### TO DO
Would you quote the material below in full and unchanged?
═════ RAW DATA
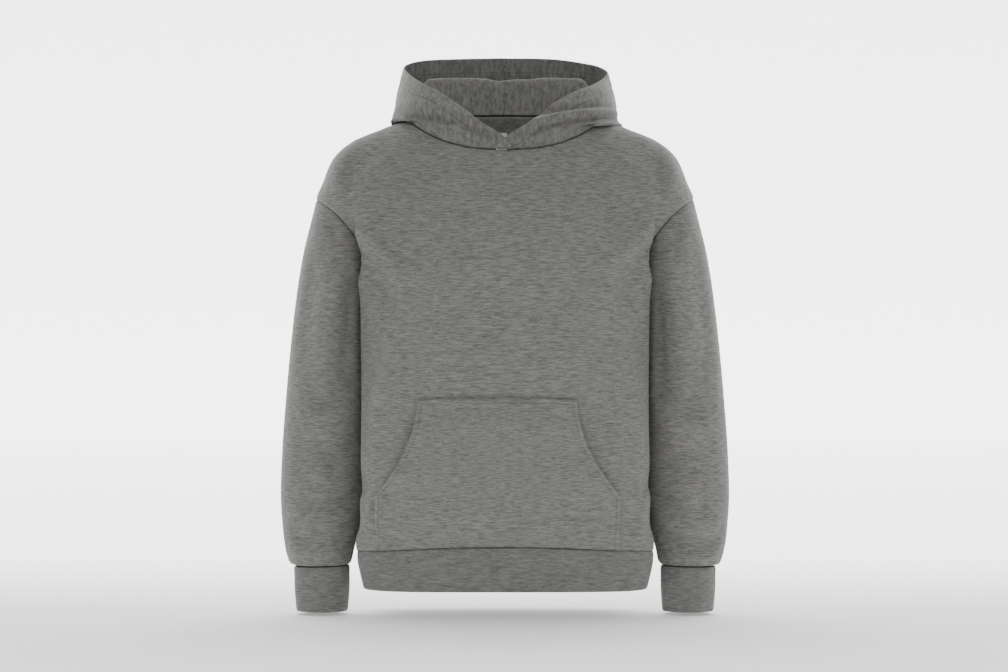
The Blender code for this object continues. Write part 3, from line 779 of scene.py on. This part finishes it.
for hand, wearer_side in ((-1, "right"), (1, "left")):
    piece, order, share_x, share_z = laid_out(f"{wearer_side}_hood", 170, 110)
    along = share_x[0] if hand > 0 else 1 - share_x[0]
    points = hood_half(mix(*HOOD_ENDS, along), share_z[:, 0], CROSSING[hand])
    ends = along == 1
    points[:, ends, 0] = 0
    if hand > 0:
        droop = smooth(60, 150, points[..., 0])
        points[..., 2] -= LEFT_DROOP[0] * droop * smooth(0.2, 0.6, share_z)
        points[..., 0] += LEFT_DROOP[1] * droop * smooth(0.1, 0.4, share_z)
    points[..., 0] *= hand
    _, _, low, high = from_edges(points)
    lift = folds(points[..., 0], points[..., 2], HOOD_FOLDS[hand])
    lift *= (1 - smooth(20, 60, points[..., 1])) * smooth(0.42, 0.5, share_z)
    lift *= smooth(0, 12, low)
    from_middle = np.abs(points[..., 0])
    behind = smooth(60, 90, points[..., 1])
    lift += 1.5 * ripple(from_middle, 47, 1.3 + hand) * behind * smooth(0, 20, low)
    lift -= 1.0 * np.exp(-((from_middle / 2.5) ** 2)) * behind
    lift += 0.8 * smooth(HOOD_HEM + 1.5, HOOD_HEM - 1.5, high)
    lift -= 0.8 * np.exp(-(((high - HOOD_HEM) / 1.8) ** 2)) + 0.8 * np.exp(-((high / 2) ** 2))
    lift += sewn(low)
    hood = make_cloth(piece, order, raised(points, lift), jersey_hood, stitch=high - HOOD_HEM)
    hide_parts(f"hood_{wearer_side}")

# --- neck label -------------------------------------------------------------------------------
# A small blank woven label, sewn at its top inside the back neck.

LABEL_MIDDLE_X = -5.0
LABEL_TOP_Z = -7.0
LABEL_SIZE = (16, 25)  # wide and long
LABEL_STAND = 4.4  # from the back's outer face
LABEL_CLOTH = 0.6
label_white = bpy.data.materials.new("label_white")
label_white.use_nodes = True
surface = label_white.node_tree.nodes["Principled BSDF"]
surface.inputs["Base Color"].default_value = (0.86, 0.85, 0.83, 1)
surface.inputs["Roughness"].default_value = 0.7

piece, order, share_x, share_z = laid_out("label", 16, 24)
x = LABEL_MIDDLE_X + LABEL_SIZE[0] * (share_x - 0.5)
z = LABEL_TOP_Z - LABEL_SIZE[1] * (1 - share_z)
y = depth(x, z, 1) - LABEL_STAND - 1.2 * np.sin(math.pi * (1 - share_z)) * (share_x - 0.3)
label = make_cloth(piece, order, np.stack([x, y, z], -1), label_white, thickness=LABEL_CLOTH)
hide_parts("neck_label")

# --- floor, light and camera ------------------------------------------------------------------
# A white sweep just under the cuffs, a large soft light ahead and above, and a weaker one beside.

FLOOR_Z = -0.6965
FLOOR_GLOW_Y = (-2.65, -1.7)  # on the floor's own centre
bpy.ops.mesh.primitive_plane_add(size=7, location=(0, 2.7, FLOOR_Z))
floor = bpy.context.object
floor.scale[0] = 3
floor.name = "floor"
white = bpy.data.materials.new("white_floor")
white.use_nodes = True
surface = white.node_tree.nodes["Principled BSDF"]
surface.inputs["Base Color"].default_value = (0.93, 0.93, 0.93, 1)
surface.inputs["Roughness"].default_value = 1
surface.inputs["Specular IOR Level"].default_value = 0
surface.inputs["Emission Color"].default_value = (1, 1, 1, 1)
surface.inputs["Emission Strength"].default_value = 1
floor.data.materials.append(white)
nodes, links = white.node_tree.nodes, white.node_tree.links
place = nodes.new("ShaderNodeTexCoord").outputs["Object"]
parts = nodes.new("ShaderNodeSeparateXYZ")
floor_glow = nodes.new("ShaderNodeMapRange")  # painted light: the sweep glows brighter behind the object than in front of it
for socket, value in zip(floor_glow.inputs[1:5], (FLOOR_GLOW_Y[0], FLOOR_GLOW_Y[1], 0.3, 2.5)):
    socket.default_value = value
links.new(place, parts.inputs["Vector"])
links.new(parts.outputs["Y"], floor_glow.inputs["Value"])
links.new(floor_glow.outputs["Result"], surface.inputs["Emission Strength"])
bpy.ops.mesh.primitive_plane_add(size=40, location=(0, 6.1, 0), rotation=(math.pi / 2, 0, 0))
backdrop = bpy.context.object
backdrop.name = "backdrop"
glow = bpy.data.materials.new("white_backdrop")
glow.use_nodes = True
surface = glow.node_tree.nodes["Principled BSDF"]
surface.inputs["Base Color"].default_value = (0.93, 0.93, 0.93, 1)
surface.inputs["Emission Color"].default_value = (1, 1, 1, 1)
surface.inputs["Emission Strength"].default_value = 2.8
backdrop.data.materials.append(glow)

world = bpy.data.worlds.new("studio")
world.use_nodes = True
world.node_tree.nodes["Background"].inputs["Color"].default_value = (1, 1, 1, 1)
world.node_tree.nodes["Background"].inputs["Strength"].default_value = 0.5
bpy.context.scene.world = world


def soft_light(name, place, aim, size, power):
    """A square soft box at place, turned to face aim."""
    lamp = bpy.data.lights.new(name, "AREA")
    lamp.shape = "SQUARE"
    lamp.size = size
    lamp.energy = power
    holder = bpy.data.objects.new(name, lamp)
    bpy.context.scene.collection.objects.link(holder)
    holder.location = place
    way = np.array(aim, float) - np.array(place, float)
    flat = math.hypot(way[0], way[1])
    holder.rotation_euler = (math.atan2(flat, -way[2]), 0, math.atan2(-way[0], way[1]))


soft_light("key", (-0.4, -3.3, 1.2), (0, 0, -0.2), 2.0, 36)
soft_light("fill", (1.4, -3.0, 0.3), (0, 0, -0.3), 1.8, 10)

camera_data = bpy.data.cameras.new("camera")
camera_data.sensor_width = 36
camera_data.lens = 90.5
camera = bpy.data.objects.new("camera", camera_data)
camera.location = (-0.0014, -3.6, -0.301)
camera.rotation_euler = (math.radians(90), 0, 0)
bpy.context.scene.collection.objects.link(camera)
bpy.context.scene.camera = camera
══════════
### FINAL ANSWER
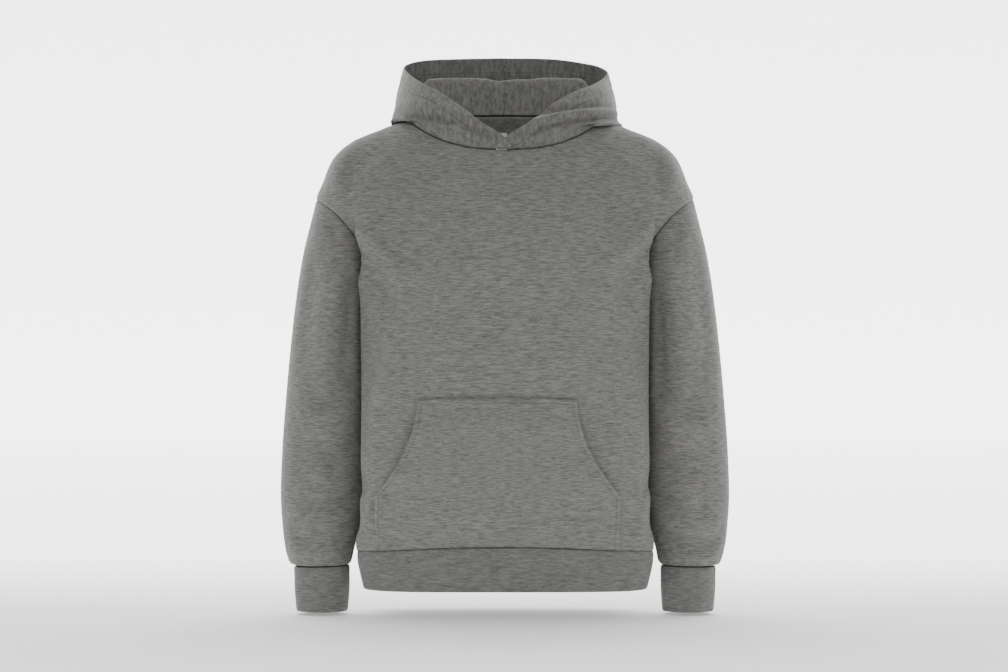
The Blender code for this object continues. Write part 3, from line 779 of scene.py on. This part finishes it.
for hand, wearer_side in ((-1, "right"), (1, "left")):
    piece, order, share_x, share_z = laid_out(f"{wearer_side}_hood", 170, 110)
    along = share_x[0] if hand > 0 else 1 - share_x[0]
    points = hood_half(mix(*HOOD_ENDS, along), share_z[:, 0], CROSSING[hand])
    ends = along == 1
    points[:, ends, 0] = 0
    if hand > 0:
        droop = smooth(60, 150, points[..., 0])
        points[..., 2] -= LEFT_DROOP[0] * droop * smooth(0.2, 0.6, share_z)
        points[..., 0] += LEFT_DROOP[1] * droop * smooth(0.1, 0.4, share_z)
    points[..., 0] *= hand
    _, _, low, high = from_edges(points)
    lift = folds(points[..., 0], points[..., 2], HOOD_FOLDS[hand])
    lift *= (1 - smooth(20, 60, points[..., 1])) * smooth(0.42, 0.5, share_z)
    lift *= smooth(0, 12, low)
    from_middle = np.abs(points[..., 0])
    behind = smooth(60, 90, points[..., 1])
    lift += 1.5 * ripple(from_middle, 47, 1.3 + hand) * behind * smooth(0, 20, low)
    lift -= 1.0 * np.exp(-((from_middle / 2.5) ** 2)) * behind
    lift += 0.8 * smooth(HOOD_HEM + 1.5, HOOD_HEM - 1.5, high)
    lift -= 0.8 * np.exp(-(((high - HOOD_HEM) / 1.8) ** 2)) + 0.8 * np.exp(-((high / 2) ** 2))
    lift += sewn(low)
    hood = make_cloth(piece, order, raised(points, lift), jersey_hood, stitch=high - HOOD_HEM)
    hide_parts(f"hood_{wearer_side}")

# --- neck label -------------------------------------------------------------------------------
# A small blank woven label, sewn at its top inside the back neck.

LABEL_MIDDLE_X = -5.0
LABEL_TOP_Z = -7.0
LABEL_SIZE = (16, 25)  # wide and long
LABEL_STAND = 4.4  # from the back's outer face
LABEL_CLOTH = 0.6
label_white = bpy.data.materials.new("label_white")
label_white.use_nodes = True
surface = label_white.node_tree.nodes["Principled BSDF"]
surface.inputs["Base Color"].default_value = (0.86, 0.85, 0.83, 1)
surface.inputs["Roughness"].default_value = 0.7

piece, order, share_x, share_z = laid_out("label", 16, 24)
x = LABEL_MIDDLE_X + LABEL_SIZE[0] * (share_x - 0.5)
z = LABEL_TOP_Z - LABEL_SIZE[1] * (1 - share_z)
y = depth(x, z, 1) - LABEL_STAND - 1.2 * np.sin(math.pi * (1 - share_z)) * (share_x - 0.3)
label = make_cloth(piece, order, np.stack([x, y, z], -1), label_white, thickness=LABEL_CLOTH)
hide_parts("neck_label")

# --- floor, light and camera ------------------------------------------------------------------
# A white sweep just under the cuffs, a large soft light ahead and above, and a weaker one beside.

FLOOR_Z = -0.6965
FLOOR_GLOW_Y = (-2.65, -1.7)  # on the floor's own centre
bpy.ops.mesh.primitive_plane_add(size=7, location=(0, 2.7, FLOOR_Z))
floor = bpy.context.object
floor.scale[0] = 3
floor.name = "floor"
white = bpy.data.materials.new("white_floor")
white.use_nodes = True
surface = white.node_tree.nodes["Principled BSDF"]
surface.inputs["Base Color"].default_value = (0.93, 0.93, 0.93, 1)
surface.inputs["Roughness"].default_value = 1
surface.inputs["Specular IOR Level"].default_value = 0
surface.inputs["Emission Color"].default_value = (1, 1, 1, 1)
surface.inputs["Emission Strength"].default_value = 1
floor.data.materials.append(white)
nodes, links = white.node_tree.nodes, white.node_tree.links
place = nodes.new("ShaderNodeTexCoord").outputs["Object"]
parts = nodes.new("ShaderNodeSeparateXYZ")
floor_glow = nodes.new("ShaderNodeMapRange")  # painted light: the sweep glows brighter behind the object than in front of it
for socket, value in zip(floor_glow.inputs[1:5], (FLOOR_GLOW_Y[0], FLOOR_GLOW_Y[1], 0.3, 2.5)):
    socket.default_value = value
links.new(place, parts.inputs["Vector"])
links.new(parts.outputs["Y"], floor_glow.inputs["Value"])
links.new(floor_glow.outputs["Result"], surface.inputs["Emission Strength"])
bpy.ops.mesh.primitive_plane_add(size=40, location=(0, 6.1, 0), rotation=(math.pi / 2, 0, 0))
backdrop = bpy.context.object
backdrop.name = "backdrop"
glow = bpy.data.materials.new("white_backdrop")
glow.use_nodes = True
surface = glow.node_tree.nodes["Principled BSDF"]
surface.inputs["Base Color"].default_value = (0.93, 0.93, 0.93, 1)
surface.inputs["Emission Color"].default_value = (1, 1, 1, 1)
surface.inputs["Emission Strength"].default_value = 2.8
backdrop.data.materials.append(glow)

world = bpy.data.worlds.new("studio")
world.use_nodes = True
world.node_tree.nodes["Background"].inputs["Color"].default_value = (1, 1, 1, 1)
world.node_tree.nodes["Background"].inputs["Strength"].default_value = 0.5
bpy.context.scene.world = world


def soft_light(name, place, aim, size, power):
    """A square soft box at place, turned to face aim."""
    lamp = bpy.data.lights.new(name, "AREA")
    lamp.shape = "SQUARE"
    lamp.size = size
    lamp.energy = power
    holder = bpy.data.objects.new(name, lamp)
    bpy.context.scene.collection.objects.link(holder)
    holder.location = place
    way = np.array(aim, float) - np.array(place, float)
    flat = math.hypot(way[0], way[1])
    holder.rotation_euler = (math.atan2(flat, -way[2]), 0, math.atan2(-way[0], way[1]))


soft_light("key", (-0.4, -3.3, 1.2), (0, 0, -0.2), 2.0, 36)
soft_light("fill", (1.4, -3.0, 0.3), (0, 0, -0.3), 1.8, 10)

camera_data = bpy.data.cameras.new("camera")
camera_data.sensor_width = 36
camera_data.lens = 90.5
camera = bpy.data.objects.new("camera", camera_data)
camera.location = (-0.0014, -3.6, -0.301)
camera.rotation_euler = (math.radians(90), 0, 0)
bpy.context.scene.collection.objects.link(camera)
bpy.context.scene.camera = camera